La mondialisation de la question Sahraouie, à la Palestinienne, n’est pas une valeur ou une antivaleur, c’est un espace de compétition, notre avenir se joue là. Il nous faut tenir à la fois un discours de fermeté et de volonté sur le rôle que peut jouer le F.Polisario comme mouvement armé de libération et la république Sahraouie sur la scène mondiale. Il ne faut pas attendre que les Yankees nous jugent avec bienveillance pour que les choses s’arrangent. Voyons, Les Américains et les Européens ménagent les conflits du moyen orient, ce dernier est devenu la région la plus conflictuelle de la planète. Pas de différence, les sentiments d´avarie des néo-conservateurs et des convoitises françaises emportent notre cause sur la raison.

Nous avons mille fois annoncé le reprend des armes, comme si cela va être demain et au même temps nous nous lançons dans les bras des Occidentaux comme si notre souveraineté résidait entièrement à Bruxelles ou à Washington. Certes, seuls les imbéciles ne changes pas d’avis, mais cette « polygamie politique » nous a involontairement, je crois, poussé à « prostituer » notre destin.
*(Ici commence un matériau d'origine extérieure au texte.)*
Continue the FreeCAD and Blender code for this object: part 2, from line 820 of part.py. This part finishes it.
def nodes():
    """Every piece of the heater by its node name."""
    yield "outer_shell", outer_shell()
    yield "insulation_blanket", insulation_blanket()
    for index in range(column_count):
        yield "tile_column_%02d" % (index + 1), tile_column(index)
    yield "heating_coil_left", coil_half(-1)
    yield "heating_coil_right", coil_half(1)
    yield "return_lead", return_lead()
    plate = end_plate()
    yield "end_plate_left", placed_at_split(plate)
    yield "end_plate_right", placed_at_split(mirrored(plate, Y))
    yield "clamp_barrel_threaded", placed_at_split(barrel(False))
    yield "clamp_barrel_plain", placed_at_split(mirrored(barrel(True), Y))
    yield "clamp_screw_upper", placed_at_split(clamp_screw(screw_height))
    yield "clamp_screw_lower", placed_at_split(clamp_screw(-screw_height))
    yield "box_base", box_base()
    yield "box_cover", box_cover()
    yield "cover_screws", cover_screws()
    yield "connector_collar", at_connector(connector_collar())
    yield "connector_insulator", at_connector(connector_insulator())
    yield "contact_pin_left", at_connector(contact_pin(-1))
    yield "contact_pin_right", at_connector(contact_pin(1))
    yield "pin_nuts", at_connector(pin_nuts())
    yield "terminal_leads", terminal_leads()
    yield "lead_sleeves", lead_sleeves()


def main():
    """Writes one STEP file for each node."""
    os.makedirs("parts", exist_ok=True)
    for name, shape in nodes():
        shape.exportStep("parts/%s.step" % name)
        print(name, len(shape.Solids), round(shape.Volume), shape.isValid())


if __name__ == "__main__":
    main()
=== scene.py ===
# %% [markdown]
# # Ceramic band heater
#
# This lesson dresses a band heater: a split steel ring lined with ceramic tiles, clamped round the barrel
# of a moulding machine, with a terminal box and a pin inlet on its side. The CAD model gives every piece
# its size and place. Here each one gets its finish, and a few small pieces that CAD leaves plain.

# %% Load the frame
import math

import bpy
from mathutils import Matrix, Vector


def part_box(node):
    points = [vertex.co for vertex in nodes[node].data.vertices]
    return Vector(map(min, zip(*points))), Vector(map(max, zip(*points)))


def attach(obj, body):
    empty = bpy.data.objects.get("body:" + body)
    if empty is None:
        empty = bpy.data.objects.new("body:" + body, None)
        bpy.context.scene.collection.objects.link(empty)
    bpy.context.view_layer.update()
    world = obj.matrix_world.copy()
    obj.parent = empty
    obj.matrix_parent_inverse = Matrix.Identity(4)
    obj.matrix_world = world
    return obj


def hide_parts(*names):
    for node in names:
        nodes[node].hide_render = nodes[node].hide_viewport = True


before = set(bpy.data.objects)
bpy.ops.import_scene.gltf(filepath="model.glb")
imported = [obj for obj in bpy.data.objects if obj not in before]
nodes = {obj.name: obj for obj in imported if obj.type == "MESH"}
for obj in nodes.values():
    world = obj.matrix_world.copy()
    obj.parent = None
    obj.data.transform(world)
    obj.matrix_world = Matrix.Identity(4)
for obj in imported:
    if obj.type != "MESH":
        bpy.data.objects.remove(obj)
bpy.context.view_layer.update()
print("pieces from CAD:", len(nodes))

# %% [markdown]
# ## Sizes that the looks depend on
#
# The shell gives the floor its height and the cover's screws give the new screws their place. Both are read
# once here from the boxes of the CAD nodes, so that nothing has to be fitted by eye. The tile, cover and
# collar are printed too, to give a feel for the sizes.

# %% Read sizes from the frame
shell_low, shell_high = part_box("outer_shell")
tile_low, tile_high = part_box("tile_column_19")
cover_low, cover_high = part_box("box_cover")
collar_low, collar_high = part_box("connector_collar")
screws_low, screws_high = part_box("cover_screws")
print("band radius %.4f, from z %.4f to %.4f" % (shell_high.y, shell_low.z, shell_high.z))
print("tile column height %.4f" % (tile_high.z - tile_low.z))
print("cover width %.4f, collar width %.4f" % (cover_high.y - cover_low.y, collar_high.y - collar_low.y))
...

Par bonheur, il se lève, dirait-on, ces temps-ci toute une volée de Sahraouis, du Daïra au Secrétariat National, qui devant la ruine manifeste, se rebellent et le font savoir. Ils leur reste à conquérir démocratiquement, chez leurs pairs, la place qu’ils méritent. C’est dans la tête et cœur d’hommes libres que la réforme peut oser s’affirmer contre la peur défaisante de la détérioration. Ceux qui veulent « tuer » le peuple Sahraoui en sont pour leurs frais.

Au delà de tout cela, les faits pervers de l´état Marocain, seize ans de massacre et trente trois ans de souffrances, ce sont des deuils encore impossibles à faire et des blessures toujours à vif pour toutes les victimes de ses atrocités. Il n’ y aura jamais de trou de mémoire parce que la barbarie du régime Marocain contre les Sahraouis continue de sourdre de vieilles et nouvelles haines intactes. Ce régime pour qui l´histoire mythifiée du « Sahara » est le dernier artifice de salvation et d´existence.

Décidément il ne faut pas attendre que ce système barbare qu’est l´attente d´une offerte de Rabat se reforme de lui-même comme « charité » sous le Vichy CORCAS (Vichy, dont Sarkozy et Bush partagent le bagage idéologique !). Un mécanisme d´une nouvelle stratégie révolutionnaire, en rupture avec le passé, est donc nécessaire. Il faut reconstruire un large front populaire, patriote et progressiste donnant corps aux vrais principes du 10 Mai 1973 capable de restaurer la souveraineté nationale, de tisser des traits nationaux luttant et de renouer avec notre histoire de résistance.

Des temps difficiles s’annoncent et le chemin qui mène à l’indépendance reste long et semé d’embûches. il faudra faire preuve de sang-froid et d’abnégation. Plus que jamais, la lutte armée est le stade suprême du régime expansionniste marocain. Plus que jamais, Sahraouis de tous coins, unissez-vous et attaquez.